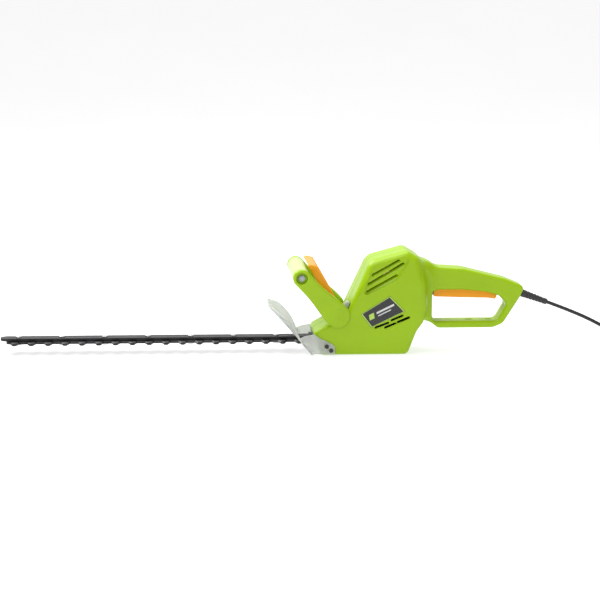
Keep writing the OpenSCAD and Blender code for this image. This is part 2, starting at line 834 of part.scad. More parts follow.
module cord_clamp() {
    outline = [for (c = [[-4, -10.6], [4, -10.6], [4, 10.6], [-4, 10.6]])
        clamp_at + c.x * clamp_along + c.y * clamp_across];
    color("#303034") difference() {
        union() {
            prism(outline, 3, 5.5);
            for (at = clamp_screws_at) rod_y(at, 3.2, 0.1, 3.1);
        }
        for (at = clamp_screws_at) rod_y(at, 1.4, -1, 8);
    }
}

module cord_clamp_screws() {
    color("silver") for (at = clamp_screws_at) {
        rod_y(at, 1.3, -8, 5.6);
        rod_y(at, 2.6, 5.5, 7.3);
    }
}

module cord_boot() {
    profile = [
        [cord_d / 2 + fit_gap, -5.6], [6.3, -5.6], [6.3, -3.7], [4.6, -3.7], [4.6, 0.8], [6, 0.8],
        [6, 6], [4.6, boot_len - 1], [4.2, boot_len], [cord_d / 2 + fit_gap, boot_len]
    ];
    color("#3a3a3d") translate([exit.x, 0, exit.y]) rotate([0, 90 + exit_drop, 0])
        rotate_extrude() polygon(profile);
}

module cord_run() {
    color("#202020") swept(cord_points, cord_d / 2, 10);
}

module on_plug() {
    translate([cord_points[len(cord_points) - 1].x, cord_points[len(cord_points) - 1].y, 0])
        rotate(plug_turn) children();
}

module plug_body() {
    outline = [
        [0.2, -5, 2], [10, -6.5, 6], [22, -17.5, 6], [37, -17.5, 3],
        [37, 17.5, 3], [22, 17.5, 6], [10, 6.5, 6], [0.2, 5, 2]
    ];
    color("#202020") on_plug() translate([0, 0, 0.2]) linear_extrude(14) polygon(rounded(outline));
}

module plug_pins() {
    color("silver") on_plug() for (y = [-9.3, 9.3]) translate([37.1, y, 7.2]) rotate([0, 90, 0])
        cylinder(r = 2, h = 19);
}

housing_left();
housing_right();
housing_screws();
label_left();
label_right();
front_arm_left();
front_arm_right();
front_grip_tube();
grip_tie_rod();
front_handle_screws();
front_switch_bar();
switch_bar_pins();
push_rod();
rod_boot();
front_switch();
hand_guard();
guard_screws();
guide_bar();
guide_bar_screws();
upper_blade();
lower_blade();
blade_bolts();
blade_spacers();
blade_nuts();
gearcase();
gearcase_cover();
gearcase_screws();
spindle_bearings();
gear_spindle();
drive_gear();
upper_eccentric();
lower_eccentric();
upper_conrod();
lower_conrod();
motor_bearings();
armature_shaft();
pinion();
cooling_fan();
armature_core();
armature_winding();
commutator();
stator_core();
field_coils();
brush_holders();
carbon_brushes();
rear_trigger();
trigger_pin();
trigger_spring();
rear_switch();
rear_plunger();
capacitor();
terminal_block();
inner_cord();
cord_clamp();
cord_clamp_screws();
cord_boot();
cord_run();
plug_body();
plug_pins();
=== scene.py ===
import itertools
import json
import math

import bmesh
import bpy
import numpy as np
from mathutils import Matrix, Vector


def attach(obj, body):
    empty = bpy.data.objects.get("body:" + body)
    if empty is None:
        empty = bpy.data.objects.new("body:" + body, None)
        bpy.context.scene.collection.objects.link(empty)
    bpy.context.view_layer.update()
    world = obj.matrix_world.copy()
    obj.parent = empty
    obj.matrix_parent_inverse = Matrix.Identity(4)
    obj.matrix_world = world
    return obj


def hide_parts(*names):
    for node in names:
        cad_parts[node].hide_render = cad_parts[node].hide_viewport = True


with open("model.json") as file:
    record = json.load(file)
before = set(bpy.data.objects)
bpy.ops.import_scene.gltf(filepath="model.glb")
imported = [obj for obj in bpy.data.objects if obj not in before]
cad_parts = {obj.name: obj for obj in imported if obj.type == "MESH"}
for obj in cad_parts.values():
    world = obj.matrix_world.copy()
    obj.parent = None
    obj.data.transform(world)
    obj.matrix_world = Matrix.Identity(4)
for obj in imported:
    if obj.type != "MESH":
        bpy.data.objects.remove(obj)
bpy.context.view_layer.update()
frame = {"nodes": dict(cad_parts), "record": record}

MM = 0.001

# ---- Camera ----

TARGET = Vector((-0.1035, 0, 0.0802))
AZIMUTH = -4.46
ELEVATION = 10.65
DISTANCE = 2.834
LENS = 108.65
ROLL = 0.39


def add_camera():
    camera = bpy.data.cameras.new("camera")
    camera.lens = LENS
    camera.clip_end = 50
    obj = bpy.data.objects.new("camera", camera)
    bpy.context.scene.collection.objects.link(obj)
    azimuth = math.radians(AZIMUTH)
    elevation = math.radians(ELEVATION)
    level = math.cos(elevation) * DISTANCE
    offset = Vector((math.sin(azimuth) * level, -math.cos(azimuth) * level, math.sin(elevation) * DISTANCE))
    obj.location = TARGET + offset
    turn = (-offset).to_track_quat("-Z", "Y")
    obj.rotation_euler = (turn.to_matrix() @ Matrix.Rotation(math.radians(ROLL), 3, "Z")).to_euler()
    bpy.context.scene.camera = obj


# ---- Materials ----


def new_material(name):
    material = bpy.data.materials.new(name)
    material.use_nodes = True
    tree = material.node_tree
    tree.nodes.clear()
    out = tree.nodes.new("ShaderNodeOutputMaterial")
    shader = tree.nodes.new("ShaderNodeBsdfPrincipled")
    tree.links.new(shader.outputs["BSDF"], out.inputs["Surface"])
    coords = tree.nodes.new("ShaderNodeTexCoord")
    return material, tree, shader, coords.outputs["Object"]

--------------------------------

Direction: Starting at the line that holds "housing_left();", copy each line exactly and stop after the line that holds "in imported if".

Solution for this task:
housing_left();
housing_right();
housing_screws();
label_left();
label_right();
front_arm_left();
front_arm_right();
front_grip_tube();
grip_tie_rod();
front_handle_screws();
front_switch_bar();
switch_bar_pins();
push_rod();
rod_boot();
front_switch();
hand_guard();
guard_screws();
guide_bar();
guide_bar_screws();
upper_blade();
lower_blade();
blade_bolts();
blade_spacers();
blade_nuts();
gearcase();
gearcase_cover();
gearcase_screws();
spindle_bearings();
gear_spindle();
drive_gear();
upper_eccentric();
lower_eccentric();
upper_conrod();
lower_conrod();
motor_bearings();
armature_shaft();
pinion();
cooling_fan();
armature_core();
armature_winding();
commutator();
stator_core();
field_coils();
brush_holders();
carbon_brushes();
rear_trigger();
trigger_pin();
trigger_spring();
rear_switch();
rear_plunger();
capacitor();
terminal_block();
inner_cord();
cord_clamp();
cord_clamp_screws();
cord_boot();
cord_run();
plug_body();
plug_pins();
=== scene.py ===
import itertools
import json
import math

import bmesh
import bpy
import numpy as np
from mathutils import Matrix, Vector


def attach(obj, body):
    empty = bpy.data.objects.get("body:" + body)
    if empty is None:
        empty = bpy.data.objects.new("body:" + body, None)
        bpy.context.scene.collection.objects.link(empty)
    bpy.context.view_layer.update()
    world = obj.matrix_world.copy()
    obj.parent = empty
    obj.matrix_parent_inverse = Matrix.Identity(4)
    obj.matrix_world = world
    return obj


def hide_parts(*names):
    for node in names:
        cad_parts[node].hide_render = cad_parts[node].hide_viewport = True


with open("model.json") as file:
    record = json.load(file)
before = set(bpy.data.objects)
bpy.ops.import_scene.gltf(filepath="model.glb")
imported = [obj for obj in bpy.data.objects if obj not in before]
cad_parts = {obj.name: obj for obj in imported if obj.type == "MESH"}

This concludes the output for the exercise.